The use of AI in retail offers opportunities for mass customisation and helps customers to narrow down their choices faster. That has clear benefits for those struggling to grind through their Christmas shopping list. And for companies, it can provide a consistency of service which creates more “sticky” customer experiences online. This is crucial in the face of hyper-competition across all retail sectors.

For running in Snowdonia during December 

The trouble is that it also reduces the element of discovery and exploration that consumers enjoy about the shopping experience, especially during the festive season. It is a streamlining of the buying process, using machine learning and predictive analytics to nudge consumers towards a particular purchase decision.

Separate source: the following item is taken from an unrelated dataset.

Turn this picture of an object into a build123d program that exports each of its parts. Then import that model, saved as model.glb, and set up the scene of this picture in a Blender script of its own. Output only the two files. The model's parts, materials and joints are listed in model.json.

Consumers’ interactions with brands will become highly personalised when conversational commerce gains traction. These AI systems can be of great help for people looking to solve simple and specific tasks, like buying insurance or gaining technical advice. But for more complex, emotive and subjective buying decisions – like buying gifts for our loved ones – we may still seek that special human touch and personal opinion from friends, family, or even (hungover) sales assistants.